Er versucht, Formen zu schaffen, die aufgrund des Zusammenspiels von “Kräften” entstehen, wie er 1981 in einem Interview mit dem Schweizer Fernsehen erklärt.”Eine Explosion ist für mich keine Zerstörung, sondern eine Umwandlung”, erklärt er denn auch. Signer schätzt auch den “Moment, in dem man den Eindruck hat, dass Dinge kein Gewicht haben und in der Luft schweben”.

Beispiel: Die “Wasserstiefel” (1986), aus denen Wasserfontänen spritzen, die an eine menschliche Form denken lassen. Die Fotografie dieser Performance gehört wahrscheinlich zu den in Schweizer Museen am häufigsten verkauften Postkarten.

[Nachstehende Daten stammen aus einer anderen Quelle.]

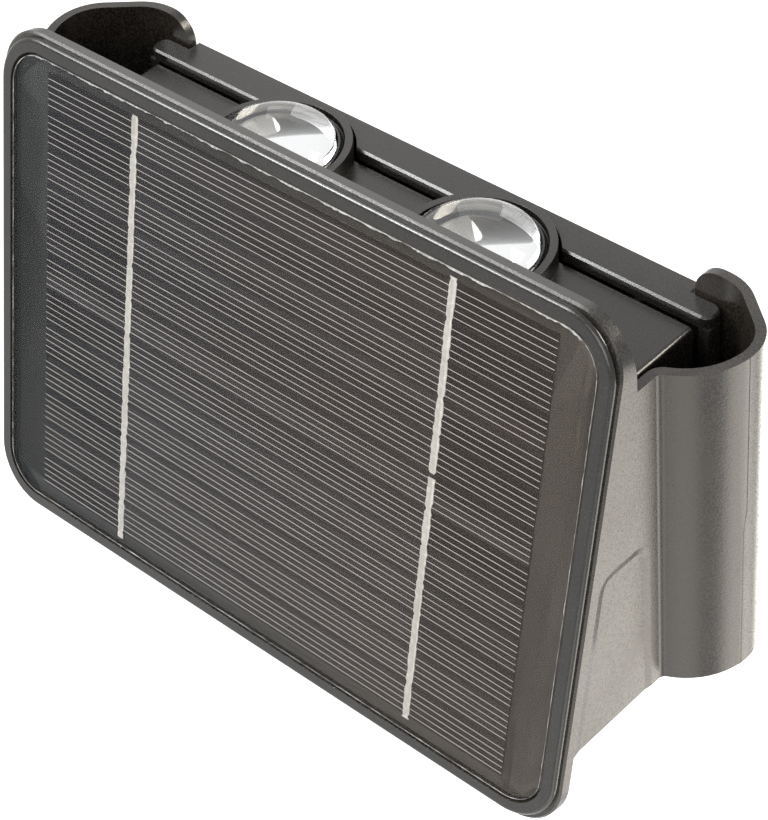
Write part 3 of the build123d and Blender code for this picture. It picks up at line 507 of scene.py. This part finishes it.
# ---------------------------------------------------------------- lens pods
# Two round wells in the case's top. In each, a plated bowl and a power LED sit under a clear
# acrylic lens, which a black ring holds down on a silicone seal.
pod_names = ("left", "right")
turning_steps = 96
lens_ball_radius = 0.0165
lens_flange_reach = 0.0016
lens_flange_thickness = 0.0016
lens_skirt = 0.0002
lens_arc_steps = 16
ring_profile = (
    # inset from the outer edge and drop from the top, from the outside in past a groove
    (0, 0.0009), (0.0004, 0.0011), (0.0006, 0.0002), (0.0008, 0), (0.0012, 0), (0.0014, 0.0003),
)
bowl_wall = 0.0009
bowl_mouth = 0.0112
bowl_throat = 0.0038
bowl_rim_thickness = 0.0012
bowl_steps = 20
bowl_steps_in_rim = 3


def spun(profile, centre):
    """Turned piece: a profile of (radius, height) points spun once round an upright axis."""
    bm = bmesh.new()
    verts = [bm.verts.new((centre[0] + radius, centre[1], height)) for radius, height in profile]
    edges = [bm.edges.new(pair) for pair in zip(verts, verts[1:])]
    bmesh.ops.spin(bm, geom=verts + edges, cent=(*centre, 0), axis=(0, 0, 1), angle=2 * pi,
                   steps=turning_steps, use_merge=True)
    bmesh.ops.remove_doubles(bm, verts=bm.verts, dist=1e-7)
    bmesh.ops.recalc_face_normals(bm, faces=bm.faces)
    return bm


def lens_profile(flange, foot, top):
    """Flat back, flange, short skirt and domed face of one lens."""
    edge = flange - lens_flange_reach
    dome_start = top - lens_ball_radius + sqrt(lens_ball_radius ** 2 - edge ** 2)
    seat = foot + lens_flange_thickness
    points = [(0, foot), (flange, foot), (flange, seat), (edge, seat), (edge, dome_start - lens_skirt)]
    for i in range(1, lens_arc_steps + 1):
        height = dome_start + (top - dome_start) * sin(pi / 2 * i / lens_arc_steps)
        radius = sqrt(max(lens_ball_radius ** 2 - (height - top + lens_ball_radius) ** 2, 0))
        points.append((radius, height))
    return points


def clamping_ring_profile(outer, foot, top):
    """Upright ring with a groove round its top, closed at its outer foot."""
    crown = [(outer - inset, top - drop) for inset, drop in ring_profile]
    return [(outer, foot)] + crown + [(crown[-1][0], foot), (outer, foot)]


def bowl_profile(rim, foot, top):
    """Parabolic bowl with a flat rim and a wall of one thickness."""
    shares = [i / bowl_steps for i in range(bowl_steps + 1)]
    inside = [(bowl_throat + (bowl_mouth - bowl_throat) * share, foot + (top - foot) * share ** 2)
              for share in shares]
    outside = [(radius + bowl_wall, height) for radius, height in reversed(inside[:-bowl_steps_in_rim])]
    under_rim = top - bowl_rim_thickness
    flat_rim = [(rim, top), (rim, under_rim), (bowl_mouth + bowl_wall, under_rim)]
    return inside + flat_rim + outside + inside[:1]


lens_acrylic = new_material("lens_acrylic", Base_Color=(0.97, 0.985, 0.99, 1), Roughness=0.015, IOR=1.49,
                            Transmission_Weight=1.0)
ring_gloss = grained("ring_gloss", (0.010, 0.010, 0.010), (0.022, 0.021, 0.021), 0.00002, 0.16)
seal_rubber = grained("seal_rubber", (0.015, 0.015, 0.015), (0.030, 0.030, 0.030), 0.00003, 0.5)
# The bowl's dull colour is very dark, so its blotches are painted reflections of dark surroundings.
plated_bowl = metal("plated_bowl", (0.66, 0.64, 0.60), (0.16, 0.14, 0.12), 0.03, depth=0.000001,
                    lines=300.0, haze=0.03)
led_board_alloy = grained("led_board_alloy", (0.10, 0.09, 0.08), (0.22, 0.21, 0.19), 0.00002, 0.4)
led_phosphor = grained("led_phosphor", (0.85, 0.66, 0.16), (0.93, 0.78, 0.30), 0.00002, 0.2)
turned_pieces = (
    # name and node, outline, material and slot
    ("clear_lens_", "lens_", lens_profile, lens_acrylic, "clear_lens"),
    ("lens_ring_", "lens_retainer_", clamping_ring_profile, ring_gloss, "ring_black"),
    ("plated_bowl_", "reflector_", bowl_profile, plated_bowl, "plated"),
)

for pod in pod_names:
    low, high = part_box("lens_" + pod)
    centre = ((low[0] + high[0]) / 2, (low[1] + high[1]) / 2)
    for name, node, outline, material, slot in turned_pieces:
        low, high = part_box(node + pod)
        profile = outline((high[0] - low[0]) / 2, low[2], high[2])
        add_piece(name + pod, spun(profile, centre), material, "light", slot, node + pod)
    dress(seal_rubber, "lens_seal_" + pod)
    dress(led_board_alloy, "led_board_" + pod)
    dress(led_phosphor, "led_" + pod)
dress(zinc_steel, "led_screws")

# ---------------------------------------------------------------- battery
# One cylindrical cell in a shrink sleeve lies in an open nylon cradle between two nickel
# contacts; two small screws hold the cradle to the case's floor.
cell_sleeve = grained("cell_sleeve", (0.03, 0.16, 0.30), (0.05, 0.22, 0.38), 0.00001, 0.22)
nylon_black = grained("nylon_black", (0.018, 0.018, 0.018), (0.040, 0.040, 0.039), 0.00003, 0.5)
nickel = metal("nickel", (0.75, 0.72, 0.66), (0.50, 0.47, 0.42), 0.24, stretch=(1, 6, 1))
dress(cell_sleeve, "battery_cell")
dress(nylon_black, "battery_holder")
dress(nickel, "positive_contact", "negative_contact")
dress(zinc_steel, "holder_screws")

# ---------------------------------------------------------------- control board
# Green board on two posts of the case's back wall, with the charge chip, the LED driver's
# choke and a smoothing capacitor. Two small screws hold it.
board_green = grained("board_green", (0.006, 0.060, 0.026), (0.014, 0.105, 0.046), 0.00002, 0.25,
                      grain=0.0011)
chip_epoxy = grained("chip_epoxy", (0.012, 0.012, 0.013), (0.030, 0.030, 0.031), 0.00002, 0.45)
ferrite = grained("ferrite", (0.030, 0.030, 0.032), (0.075, 0.073, 0.072), 0.00004, 0.6)
can_aluminium = metal("can_aluminium", (0.80, 0.80, 0.82), (0.62, 0.62, 0.64), 0.22, stretch=(1, 1, 8))
dress(board_green, "control_board")
dress(chip_epoxy, "control_chip")
dress(ferrite, "choke")
dress(can_aluminium, "capacitor")
dress(zinc_steel, "board_screws")

# ---------------------------------------------------------------- push switch
# Latching switch in a cage on the case's floor. Its round rubber-faced button comes out
# through the case's underside, with a silicone ring round it.
button_edge = 0.0003
button_rubber = grained("button_rubber", (0.050, 0.050, 0.050), (0.085, 0.084, 0.082), 0.00004, 0.6)
dress(nylon_black, "switch_body")
dress(seal_rubber, "switch_seal")
add_piece("round_button", soften(merged_copy("push_button"), button_edge, hollows=False), button_rubber,
          "button", "button_grey", "push_button")

# ---------------------------------------------------------------- wires
# Copper wires in red sleeves, soldered at both ends. They run from the panel, the battery,
# the switch and the LEDs to the control board.
sleeve_red = grained("sleeve_red", (0.38, 0.012, 0.010), (0.52, 0.030, 0.024), 0.00001, 0.35)
dress(sleeve_red, "led_wires", "panel_leads", "battery_leads", "switch_leads")

# ---------------------------------------------------------------- wall bracket
# Black ABS bracket that stays on the wall. The light's ears hook over its two edges, and its
# shelf keeps the light from sliding further down.
# Its convex edges carry a strong painted glint.
bracket_plastic = grained("bracket_plastic", (0.012, 0.011, 0.010), (0.034, 0.030, 0.026), 0.000012, 0.18,
                          grain=fine_grain, rub=0.9)
add_piece("bracket_moulding", soften(merged_copy("wall_bracket"), housing_edge), bracket_plastic,
          "bracket", "bracket_black", "wall_bracket")

# ---------------------------------------------------------------- floor, light and camera
# Pale studio floor under the part, soft lamps, and the camera where the photograph's stood.
# Gleam lamps only show in the plastic's gloss, as thin lines along its edges.
fit_azimuth = radians(46.74)
fit_elevation = radians(41.79)
fit_roll = radians(-5.99)
fit_distance = 0.52354
fit_aim = (-0.01417, 0.00218)
fit_drop = 0.0365
focal_length = 113.05
floor_level = -0.85
floor_radius = 5.0
ambient_level = 0.28
warm_white = (1.0, 0.92, 0.79)


def photo_camera():
    """Camera at the photograph's place: its own right, up and back axes turn it."""
    back = Vector((sin(fit_azimuth) * cos(fit_elevation), -cos(fit_azimuth) * cos(fit_elevation),
                   sin(fit_elevation)))
    right = Vector((cos(fit_azimuth), sin(fit_azimuth), 0))
    up = back.cross(right)
    right, up = (right * cos(fit_roll) + up * sin(fit_roll), up * cos(fit_roll) - right * sin(fit_roll))
    place = right * fit_aim[0] + up * fit_aim[1] + back * fit_distance - Vector((0, 0, fit_drop))
    data = bpy.data.cameras.new("photo_camera")
    data.lens = focal_length
    data.sensor_width = 36
    data.clip_start = 0.01
    camera = bpy.data.objects.new("photo_camera", data)
    camera.matrix_world = Matrix.Translation(place) @ Matrix((right, up, back)).transposed().to_4x4()
    scene.collection.objects.link(camera)
    scene.camera = camera


def soft_lamp(name, place, size, radiance, colour=(1, 1, 1), gleam=False):
    """Square studio lamp of an even brightness that faces the part; a gleam only shows in its gloss."""
    data = bpy.data.lights.new(name, "AREA")
    data.shape = "SQUARE"
    data.size = size
    data.energy = radiance * pi * size ** 2
    data.color = colour
    lamp = bpy.data.objects.new(name, data)
    turn = (-Vector(place)).to_track_quat("-Z", "Y").to_matrix().to_4x4()
    lamp.matrix_world = Matrix.Translation(place) @ turn
    lamp.visible_camera = False
    lamp.visible_diffuse = not gleam
    lamp.visible_transmission = not gleam
    scene.collection.objects.link(lamp)


photo_camera()
soft_lamp("right_lamp", (0.62, 0.30, -0.52), 0.60, 3.1, colour=warm_white)
soft_lamp("right_low_lamp", (0.50, -0.62, -0.58), 0.5, 1.6, colour=warm_white)
soft_lamp("top_lamp", (-0.62, -0.36, 0.80), 0.8, 4.2)
soft_lamp("rear_lamp", (-0.52, 0.76, 0.42), 0.6, 0.7)
soft_lamp("front_lamp", (0.35, -0.90, 0.50), 0.7, 3.4)
soft_lamp("left_gleam", (-0.54, -0.50, 0.68), 0.30, 24.0, gleam=True)
soft_lamp("rear_gleam", (0.57, 0.51, 0.62), 0.34, 20.0, colour=warm_white, gleam=True)
soft_lamp("right_gleam", (-0.06, 0.80, -0.62), 0.60, 4.0, colour=warm_white, gleam=True)

floor_disc = bmesh.new()
bmesh.ops.create_circle(floor_disc, cap_ends=True, segments=turning_steps, radius=floor_radius,
                        matrix=Matrix.Translation((0, 0, floor_level)))
floor_mesh = bpy.data.meshes.new("studio_floor")
floor_disc.to_mesh(floor_mesh)
floor_disc.free()
floor = bpy.data.objects.new("studio_floor", floor_mesh)
scene.collection.objects.link(floor)


def white_rays(tree, socket):
    """Feeds a socket 1 for the rays that should meet plain white: camera, gloss and glass rays."""
    nodes = add_nodes(tree, path="LightPath", seen="Math", clear="Math")
    for name in ("seen", "clear"):
        nodes[name].operation = "MAXIMUM"
    wire(tree, nodes, "path.Is Camera Ray > seen.0", "path.Is Glossy Ray > seen.1", "seen.Value > clear.0",
         "path.Is Transmission Ray > clear.1")
    tree.links.new(nodes["clear"].outputs["Value"], socket)


floor_paint = new_material("floor_paint", Base_Color=(0.82, 0.82, 0.82, 1), Roughness=0.9,
                           Emission_Color=(1, 1, 1, 1))
floor_tree = floor_paint.node_tree
white_rays(floor_tree, floor_tree.nodes["Principled BSDF"].inputs["Emission Strength"])
floor_mesh.materials.append(floor_paint)

world = bpy.data.worlds.new("studio")
scene.world = world
world.use_nodes = True
background = world.node_tree.nodes["Background"]
sky_level = world.node_tree.nodes.new("ShaderNodeMapRange")
set_sockets(background, Color=(1, 1, 1, 1))
set_sockets(sky_level, To_Min=ambient_level, To_Max=1.0)
white_rays(world.node_tree, sky_level.inputs["Value"])
world.node_tree.links.new(sky_level.outputs["Result"], background.inputs["Strength"])

scene.view_settings.view_transform = "Standard"
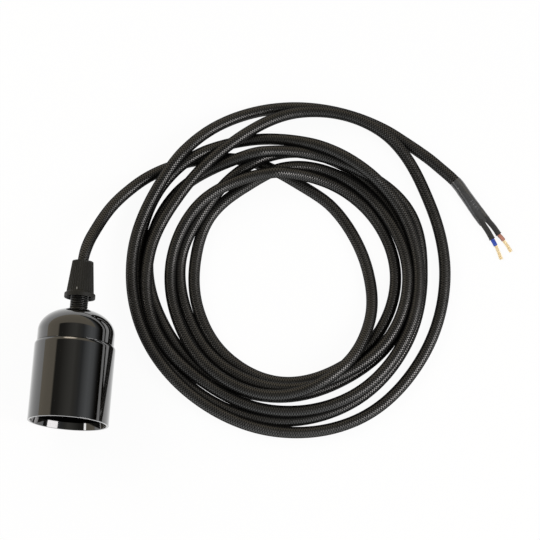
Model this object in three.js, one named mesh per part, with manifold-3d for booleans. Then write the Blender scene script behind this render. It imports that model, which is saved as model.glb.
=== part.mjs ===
// Pendant cord set: an E27 lamp holder with a cord grip, a textile cord and its free supply end.
// Millimetres, +Z up. The holder lies on its side with its axis along Y, mouth towards -Y, and the
// origin is under the middle of the holder, on the surface that everything rests on.
import * as THREE from 'three';
import { mergeVertices } from 'three/addons/utils/BufferGeometryUtils.js';
import Module from 'manifold-3d';

const wasm = await Module();
wasm.setup();

// Shared clearances and facet counts
const GAP = 0.3;
const ROUND_SIDES = 48;
const SMALL_SIDES = 20;
const CORD_SIDES = 10;
const CORE_SIDES = 8;
const CROWN_STEPS = 10;
const CUT_MARGIN = 1;

// Holder: lengths run along its axis from the mouth plane
const SKIRT_DIAMETER = 45;
const SKIRT_LENGTH = 44;
const SKIRT_WALL = 2.2;
const SKIRT_RIM_CHAMFER_DEPTH = 1.2;
const SKIRT_RIM_CHAMFER_WIDTH = 0.6;
const LIP_WIDTH = 1.1;
const LIP_EDGE = 0.25;
const MOUTH_CONE_DEPTH = 6;
const MOUTH_CONE_RADIUS = 20.15;
const SHROUD_RADIUS = 17.9;
const SHROUD_LEDGE_DEPTH = 6.4;
const SHROUD_DEPTH = 12;
const SHROUD_FLOOR = 3;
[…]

Unter Dutzenden von weiteren Ideen hat Roman Signer unter anderem ein Kayak sinken oder eine Mütze mit Raketen abheben lassen, oder Miniatur-Helikopter ferngesteuert in einer Holzkiste oder in Museumsräumen kreisen lassen.

Für die Biennale in Venedig 1999 schuf er “Gleichzeitig”, eine Aktion, bei der mehr als 100 Kugeln aus Gusseisen von der Decke des Pavillons in ein Bett aus Lehm fielen, was in einem Video festgehalten wurde.

“Signers Koffer”, der an zahlreichen Festivals gezeigte Dokumentarfilm von Peter Liechti (1996), brachte den international bereits bekannten Künstler einem noch breiteren Publikum näher.